I'm not sure what I am looking at with chatjimmy.... what is special about it? Speed?

I'm also not sure what you mean by "we aren't there yet." Where?

Sorry, not trying to be difficult or dense, I'm just not sure what you are referring to.

> mostly because most of the focus is on exploding the context and parameters.

Large context allows a surprising amount of "learning" to happen at inference time rather than training time. I think that is relatively unexplored. As long as the model itself has passed a certain threshold of smarts, and the context is large enough (Gemini and its million token context being WAY past that point) you are not really limited by the model, you are only limited by how good the stuff you feed into that context is.
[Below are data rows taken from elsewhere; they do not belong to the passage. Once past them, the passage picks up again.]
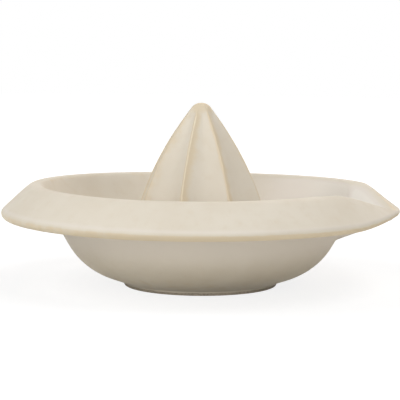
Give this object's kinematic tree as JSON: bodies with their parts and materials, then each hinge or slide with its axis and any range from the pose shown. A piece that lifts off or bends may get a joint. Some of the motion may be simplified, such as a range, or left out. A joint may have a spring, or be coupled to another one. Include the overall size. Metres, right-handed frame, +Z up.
{
  "type": "citrus juicer",
  "caption": "Glazed stoneware citrus juicer: a fluted reamer cone in a round footed dish whose folded rim is drawn into a pouring spout.",
  "frame": {"origin": "centre of the round dish, on the table plane under the foot ring", "axes": "+Z up along the reamer's axis, +X towards the spout's tip, +Y to the left of the spout seen from behind it"},
  "size_m": [0.1982, 0.198, 0.0909],
  "materials": {
    "glaze": "satin ivory glaze that breaks tan on edges",
    "bare_clay": "matt, wiped bare of glaze under the foot"
  },
  "bodies": {
    "root": {"foot_ring": "bare_clay", "bowl": "glaze", "rim": "glaze", "spout": "glaze", "reamer": "glaze"}
  },
  "joints": []
}
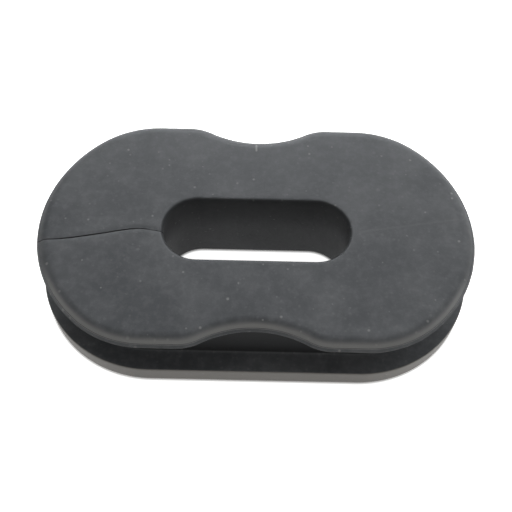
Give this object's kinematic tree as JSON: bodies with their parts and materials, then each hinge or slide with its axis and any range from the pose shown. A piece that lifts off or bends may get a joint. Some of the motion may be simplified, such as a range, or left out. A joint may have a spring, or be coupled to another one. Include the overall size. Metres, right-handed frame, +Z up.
{
  "type": "cable protective cover",
  "caption": "One-piece rubber grommet with a long cable opening: a plain flange, a panel groove and a waisted flange, slit at one end so a cable can be laid in.",
  "frame": {"origin": "middle of the face of the plain flange that it rests on", "axes": "+X along the long side, away from the slit end; +Y across it; +Z up through the cable opening"},
  "size_m": [0.0621, 0.0356, 0.0145],
  "materials": {
    "rubber": "matte moulded"
  },
  "bodies": {
    "root": {"grommet": "rubber"}
  },
  "joints": []
}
That's what happened when, nearly a year ago, I saw a major leap in capabilities that happened entirely on my end.... not in the AI, but in code written by the AI. I found it genuinely frighting to be honest. I think OpenClaw tapped into something similar, which seemed to surprise a lot of people. There were latent capabilities in the AI that were unknown until brought out by a clever harness.

cyanydeez 3 hours ago | parent [-]

image a streamlined model whose only job is to build then execute the harness at the speed youre seeing in chat jimmy.

robbrown451 an hour ago | parent [-]

Speed isn't really a big deal for me. I want good quality code. It's already able to generate code 10-100X as fast as I could code it myself.

Anyway, are you speaking of the harness? The harness on mine isn't AI, so speed just isn't an issue.

reddozen 4 hours ago | parent | prev [-]

> Do code harnesses that build themselves count as recursive self improvement, or does it need to be the AI itself to qualify for the term?

Shhh just let the marketing slop wash over you.